孔子是個大教育家,也非常注重禮樂教育,所以,司馬遷說“孔子以詩書禮樂教”,他為中國古代音樂的教育作出了很大貢獻。有一次,孔子的學生子路問他怎樣才算是一個“完人”時,孔子的標準與答案就是:智慧、廉潔、勇敢、多才多藝、最后還要懂得禮樂,才能算得上是一個完美的人。可見音樂在孔子心目中是如此的重要!
從古典文獻中我們不難看出,孔子已習慣用音樂來表達自己的想法與感情。
據說孔子能用琴聲如實地模仿“父死家貧,賣子以葬之”的“哭者”的痛苦之聲;能用磬聲抒發自己政治主張與不為世人理睬的郁郁不得志的感情;還能將《詩三百》“弦而歌之”。在著名的齊魯夾谷會盟中,孔子利用齊國的樂舞表演不合禮儀,大做文章,不僅挫敗了齊國要劫持魯定公的陰謀,而且還使齊國歸還了所侵占的魯國土地。
即使是在孔子帶著學生周游列國的苦難旅途中,他也沒有忘記音樂。
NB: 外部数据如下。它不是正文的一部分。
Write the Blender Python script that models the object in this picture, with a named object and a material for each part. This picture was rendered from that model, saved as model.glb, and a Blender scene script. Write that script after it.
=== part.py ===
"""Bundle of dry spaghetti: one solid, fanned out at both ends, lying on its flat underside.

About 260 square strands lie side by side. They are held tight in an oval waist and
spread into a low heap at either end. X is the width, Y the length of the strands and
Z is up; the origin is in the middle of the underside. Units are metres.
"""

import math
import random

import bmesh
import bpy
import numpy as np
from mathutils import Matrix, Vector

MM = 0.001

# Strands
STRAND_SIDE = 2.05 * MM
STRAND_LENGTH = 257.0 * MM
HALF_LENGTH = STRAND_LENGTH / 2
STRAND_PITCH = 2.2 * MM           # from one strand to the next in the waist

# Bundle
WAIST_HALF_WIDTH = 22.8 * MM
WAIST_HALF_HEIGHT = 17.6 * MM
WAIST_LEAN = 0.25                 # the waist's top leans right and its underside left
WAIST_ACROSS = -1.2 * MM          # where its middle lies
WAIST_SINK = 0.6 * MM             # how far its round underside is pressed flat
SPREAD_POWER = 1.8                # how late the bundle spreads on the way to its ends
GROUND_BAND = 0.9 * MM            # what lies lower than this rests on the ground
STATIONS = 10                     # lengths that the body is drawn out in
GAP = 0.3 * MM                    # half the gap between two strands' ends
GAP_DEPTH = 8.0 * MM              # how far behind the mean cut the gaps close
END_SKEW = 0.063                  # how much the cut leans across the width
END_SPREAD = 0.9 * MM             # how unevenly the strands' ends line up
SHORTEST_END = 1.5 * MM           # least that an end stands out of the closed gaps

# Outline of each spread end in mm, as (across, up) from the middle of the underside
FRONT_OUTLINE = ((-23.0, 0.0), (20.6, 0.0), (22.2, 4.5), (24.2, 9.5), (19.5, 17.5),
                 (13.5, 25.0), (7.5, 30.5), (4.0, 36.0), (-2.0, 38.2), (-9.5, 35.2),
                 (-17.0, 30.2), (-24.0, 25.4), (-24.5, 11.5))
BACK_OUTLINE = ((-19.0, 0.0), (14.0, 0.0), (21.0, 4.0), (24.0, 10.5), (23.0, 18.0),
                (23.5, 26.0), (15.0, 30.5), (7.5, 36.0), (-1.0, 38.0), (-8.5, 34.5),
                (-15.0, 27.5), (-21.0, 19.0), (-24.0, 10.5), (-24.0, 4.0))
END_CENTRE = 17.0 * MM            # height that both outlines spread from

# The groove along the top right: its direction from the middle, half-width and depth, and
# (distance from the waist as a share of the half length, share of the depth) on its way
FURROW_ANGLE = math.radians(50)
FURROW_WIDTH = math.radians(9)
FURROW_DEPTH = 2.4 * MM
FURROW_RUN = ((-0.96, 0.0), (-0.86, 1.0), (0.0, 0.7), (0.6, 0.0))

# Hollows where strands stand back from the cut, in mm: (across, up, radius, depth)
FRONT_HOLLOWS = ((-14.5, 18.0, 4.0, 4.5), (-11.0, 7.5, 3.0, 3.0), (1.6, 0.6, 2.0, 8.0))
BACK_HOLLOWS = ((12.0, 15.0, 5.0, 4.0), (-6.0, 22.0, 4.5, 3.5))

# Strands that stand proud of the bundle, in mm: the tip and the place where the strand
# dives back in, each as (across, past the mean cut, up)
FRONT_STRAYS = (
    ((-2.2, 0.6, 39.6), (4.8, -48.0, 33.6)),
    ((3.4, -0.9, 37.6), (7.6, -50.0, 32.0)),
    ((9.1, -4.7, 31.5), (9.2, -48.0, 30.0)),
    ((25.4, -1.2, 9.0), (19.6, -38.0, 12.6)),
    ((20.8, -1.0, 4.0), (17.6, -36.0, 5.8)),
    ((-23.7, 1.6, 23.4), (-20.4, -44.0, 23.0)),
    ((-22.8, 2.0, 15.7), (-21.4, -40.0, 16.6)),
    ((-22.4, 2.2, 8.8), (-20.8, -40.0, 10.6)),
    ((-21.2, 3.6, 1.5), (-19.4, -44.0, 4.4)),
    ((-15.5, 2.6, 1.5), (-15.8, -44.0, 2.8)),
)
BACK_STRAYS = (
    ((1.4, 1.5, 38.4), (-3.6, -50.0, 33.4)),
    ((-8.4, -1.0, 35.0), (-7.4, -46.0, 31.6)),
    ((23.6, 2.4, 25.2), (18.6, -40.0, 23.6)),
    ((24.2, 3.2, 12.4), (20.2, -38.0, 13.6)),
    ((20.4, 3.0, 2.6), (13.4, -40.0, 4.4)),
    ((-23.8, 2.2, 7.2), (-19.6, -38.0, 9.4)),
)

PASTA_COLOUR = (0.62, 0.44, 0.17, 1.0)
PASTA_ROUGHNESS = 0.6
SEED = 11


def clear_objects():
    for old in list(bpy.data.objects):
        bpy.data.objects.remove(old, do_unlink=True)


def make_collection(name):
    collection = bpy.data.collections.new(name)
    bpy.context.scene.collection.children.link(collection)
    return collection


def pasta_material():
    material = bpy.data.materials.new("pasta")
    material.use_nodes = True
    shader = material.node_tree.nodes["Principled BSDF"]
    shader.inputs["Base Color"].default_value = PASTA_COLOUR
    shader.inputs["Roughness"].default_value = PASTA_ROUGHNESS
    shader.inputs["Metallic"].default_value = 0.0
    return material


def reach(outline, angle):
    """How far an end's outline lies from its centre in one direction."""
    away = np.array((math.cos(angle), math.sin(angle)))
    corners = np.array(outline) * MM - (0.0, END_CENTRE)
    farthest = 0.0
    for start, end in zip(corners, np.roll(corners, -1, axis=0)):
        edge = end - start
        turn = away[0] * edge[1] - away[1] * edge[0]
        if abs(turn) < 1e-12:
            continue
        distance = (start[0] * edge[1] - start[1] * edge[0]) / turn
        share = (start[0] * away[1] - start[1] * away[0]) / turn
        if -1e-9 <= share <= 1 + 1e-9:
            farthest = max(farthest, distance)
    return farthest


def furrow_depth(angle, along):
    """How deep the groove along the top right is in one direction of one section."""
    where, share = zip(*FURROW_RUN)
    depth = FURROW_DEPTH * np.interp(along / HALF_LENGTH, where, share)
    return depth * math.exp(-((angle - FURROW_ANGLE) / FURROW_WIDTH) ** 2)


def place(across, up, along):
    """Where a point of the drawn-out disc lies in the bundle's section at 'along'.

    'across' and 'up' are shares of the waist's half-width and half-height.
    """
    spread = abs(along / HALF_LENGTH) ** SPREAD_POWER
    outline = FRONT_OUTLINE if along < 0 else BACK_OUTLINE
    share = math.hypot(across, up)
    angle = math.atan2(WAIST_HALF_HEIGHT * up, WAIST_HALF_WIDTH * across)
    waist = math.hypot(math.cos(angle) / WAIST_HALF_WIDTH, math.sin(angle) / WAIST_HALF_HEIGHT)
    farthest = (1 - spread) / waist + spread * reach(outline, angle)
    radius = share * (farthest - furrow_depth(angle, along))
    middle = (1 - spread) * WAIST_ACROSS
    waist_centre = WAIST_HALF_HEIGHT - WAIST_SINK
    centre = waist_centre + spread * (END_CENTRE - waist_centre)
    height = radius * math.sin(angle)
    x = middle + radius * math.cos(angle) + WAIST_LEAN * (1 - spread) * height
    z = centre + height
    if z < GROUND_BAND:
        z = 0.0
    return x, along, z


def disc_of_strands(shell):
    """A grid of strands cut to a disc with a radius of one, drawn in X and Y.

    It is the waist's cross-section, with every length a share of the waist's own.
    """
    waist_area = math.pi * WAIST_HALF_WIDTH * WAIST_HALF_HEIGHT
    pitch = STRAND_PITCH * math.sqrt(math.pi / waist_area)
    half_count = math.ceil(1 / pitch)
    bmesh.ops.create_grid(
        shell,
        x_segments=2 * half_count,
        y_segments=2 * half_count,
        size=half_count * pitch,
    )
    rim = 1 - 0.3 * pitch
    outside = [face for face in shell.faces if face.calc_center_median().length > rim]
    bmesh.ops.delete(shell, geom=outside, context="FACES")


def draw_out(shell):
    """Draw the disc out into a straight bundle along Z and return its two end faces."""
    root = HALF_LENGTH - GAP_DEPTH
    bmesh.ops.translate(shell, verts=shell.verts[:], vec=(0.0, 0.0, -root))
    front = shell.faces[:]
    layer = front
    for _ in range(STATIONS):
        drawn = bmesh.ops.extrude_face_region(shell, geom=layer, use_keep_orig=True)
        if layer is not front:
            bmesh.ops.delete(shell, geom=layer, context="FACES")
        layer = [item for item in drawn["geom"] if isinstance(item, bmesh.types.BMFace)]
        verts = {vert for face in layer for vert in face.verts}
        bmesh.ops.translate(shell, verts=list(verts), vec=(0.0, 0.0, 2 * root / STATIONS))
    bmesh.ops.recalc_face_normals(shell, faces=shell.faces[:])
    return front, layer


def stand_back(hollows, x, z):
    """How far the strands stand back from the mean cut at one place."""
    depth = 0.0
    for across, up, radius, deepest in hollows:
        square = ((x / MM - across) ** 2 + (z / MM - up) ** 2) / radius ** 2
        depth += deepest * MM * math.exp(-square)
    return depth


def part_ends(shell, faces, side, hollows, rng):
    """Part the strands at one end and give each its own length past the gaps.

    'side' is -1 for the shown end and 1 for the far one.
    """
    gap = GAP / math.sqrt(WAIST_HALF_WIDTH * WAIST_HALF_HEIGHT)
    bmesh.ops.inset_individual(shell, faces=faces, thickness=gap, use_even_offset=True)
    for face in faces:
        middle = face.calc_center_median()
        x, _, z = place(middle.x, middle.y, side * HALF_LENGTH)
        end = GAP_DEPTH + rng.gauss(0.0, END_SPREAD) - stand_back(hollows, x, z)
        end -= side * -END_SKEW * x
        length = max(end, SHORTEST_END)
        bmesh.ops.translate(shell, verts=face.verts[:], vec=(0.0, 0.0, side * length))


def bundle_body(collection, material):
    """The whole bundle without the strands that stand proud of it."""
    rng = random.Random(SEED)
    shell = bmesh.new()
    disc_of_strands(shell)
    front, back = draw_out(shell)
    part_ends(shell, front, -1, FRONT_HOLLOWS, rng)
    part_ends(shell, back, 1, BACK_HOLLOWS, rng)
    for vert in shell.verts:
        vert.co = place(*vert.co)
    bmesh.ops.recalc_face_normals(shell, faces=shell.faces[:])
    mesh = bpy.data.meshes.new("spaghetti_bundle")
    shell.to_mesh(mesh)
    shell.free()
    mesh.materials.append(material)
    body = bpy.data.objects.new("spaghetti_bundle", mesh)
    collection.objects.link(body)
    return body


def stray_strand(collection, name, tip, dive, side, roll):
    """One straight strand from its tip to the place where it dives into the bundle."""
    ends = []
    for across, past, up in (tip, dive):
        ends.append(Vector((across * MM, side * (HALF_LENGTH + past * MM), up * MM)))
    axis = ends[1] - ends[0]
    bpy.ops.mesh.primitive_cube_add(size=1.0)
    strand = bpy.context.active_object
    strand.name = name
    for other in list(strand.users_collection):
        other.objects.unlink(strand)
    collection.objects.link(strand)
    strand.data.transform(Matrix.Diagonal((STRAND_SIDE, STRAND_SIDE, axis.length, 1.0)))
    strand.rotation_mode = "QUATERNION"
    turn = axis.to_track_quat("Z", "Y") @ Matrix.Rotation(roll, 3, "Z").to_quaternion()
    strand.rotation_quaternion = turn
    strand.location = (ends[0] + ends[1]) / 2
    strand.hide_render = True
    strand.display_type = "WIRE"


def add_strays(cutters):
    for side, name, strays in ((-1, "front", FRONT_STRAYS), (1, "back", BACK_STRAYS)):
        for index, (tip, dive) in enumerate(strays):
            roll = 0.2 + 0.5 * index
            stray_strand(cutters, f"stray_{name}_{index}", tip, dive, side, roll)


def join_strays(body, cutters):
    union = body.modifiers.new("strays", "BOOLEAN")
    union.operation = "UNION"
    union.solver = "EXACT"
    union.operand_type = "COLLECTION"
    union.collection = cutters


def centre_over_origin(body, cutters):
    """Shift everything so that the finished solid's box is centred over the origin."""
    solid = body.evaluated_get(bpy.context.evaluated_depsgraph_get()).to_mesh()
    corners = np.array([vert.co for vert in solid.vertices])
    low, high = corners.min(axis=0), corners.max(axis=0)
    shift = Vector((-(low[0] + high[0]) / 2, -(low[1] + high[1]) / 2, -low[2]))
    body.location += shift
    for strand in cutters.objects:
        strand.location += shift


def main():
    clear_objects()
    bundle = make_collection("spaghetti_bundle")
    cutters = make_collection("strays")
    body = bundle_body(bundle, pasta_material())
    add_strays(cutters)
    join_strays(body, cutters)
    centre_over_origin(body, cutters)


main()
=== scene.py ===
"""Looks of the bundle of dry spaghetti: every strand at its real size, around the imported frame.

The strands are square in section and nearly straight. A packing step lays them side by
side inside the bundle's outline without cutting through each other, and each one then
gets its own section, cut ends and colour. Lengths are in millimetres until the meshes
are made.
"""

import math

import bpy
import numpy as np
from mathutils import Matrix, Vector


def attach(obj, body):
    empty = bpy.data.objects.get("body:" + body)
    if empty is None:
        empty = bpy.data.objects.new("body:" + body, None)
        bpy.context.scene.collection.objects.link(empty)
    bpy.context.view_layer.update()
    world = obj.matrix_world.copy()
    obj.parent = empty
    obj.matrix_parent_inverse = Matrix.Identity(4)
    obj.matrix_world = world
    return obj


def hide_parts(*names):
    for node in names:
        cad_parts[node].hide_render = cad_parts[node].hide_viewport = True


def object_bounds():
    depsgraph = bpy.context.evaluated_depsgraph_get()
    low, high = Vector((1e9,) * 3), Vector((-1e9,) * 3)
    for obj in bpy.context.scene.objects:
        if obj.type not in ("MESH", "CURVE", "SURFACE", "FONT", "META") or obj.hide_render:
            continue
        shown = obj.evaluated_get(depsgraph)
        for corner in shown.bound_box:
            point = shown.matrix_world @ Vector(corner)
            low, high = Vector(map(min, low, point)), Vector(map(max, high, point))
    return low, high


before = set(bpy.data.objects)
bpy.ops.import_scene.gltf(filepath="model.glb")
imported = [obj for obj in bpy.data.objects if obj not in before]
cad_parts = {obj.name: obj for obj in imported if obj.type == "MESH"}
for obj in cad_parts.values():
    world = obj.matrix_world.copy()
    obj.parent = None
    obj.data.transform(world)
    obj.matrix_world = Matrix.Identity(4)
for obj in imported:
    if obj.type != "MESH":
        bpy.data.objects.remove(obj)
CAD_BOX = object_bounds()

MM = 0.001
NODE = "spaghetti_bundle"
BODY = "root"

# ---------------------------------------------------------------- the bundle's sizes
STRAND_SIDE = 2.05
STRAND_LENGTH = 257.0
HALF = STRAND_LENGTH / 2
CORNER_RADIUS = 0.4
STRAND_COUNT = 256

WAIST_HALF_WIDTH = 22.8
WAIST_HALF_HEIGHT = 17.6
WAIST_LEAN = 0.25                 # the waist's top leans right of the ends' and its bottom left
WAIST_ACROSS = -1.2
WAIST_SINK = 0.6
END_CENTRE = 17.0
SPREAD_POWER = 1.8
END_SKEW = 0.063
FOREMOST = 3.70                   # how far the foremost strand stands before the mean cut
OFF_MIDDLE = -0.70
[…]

在他準備去楚國的時候,被陳蔡兩國的人將他們困在野外,斷糧斷炊數日,“從者病,莫能興。孔子講誦弦歌不衰”,孔子利用音樂來鼓舞大家。在宋國時被官兵圍困,“子路歌,孔子和之,三終而圍罷”,最終以音樂化解干戈,成功脫險。
即使以今時今日之人最苛刻的眼光來看,孔子也是一個標準的音樂達人。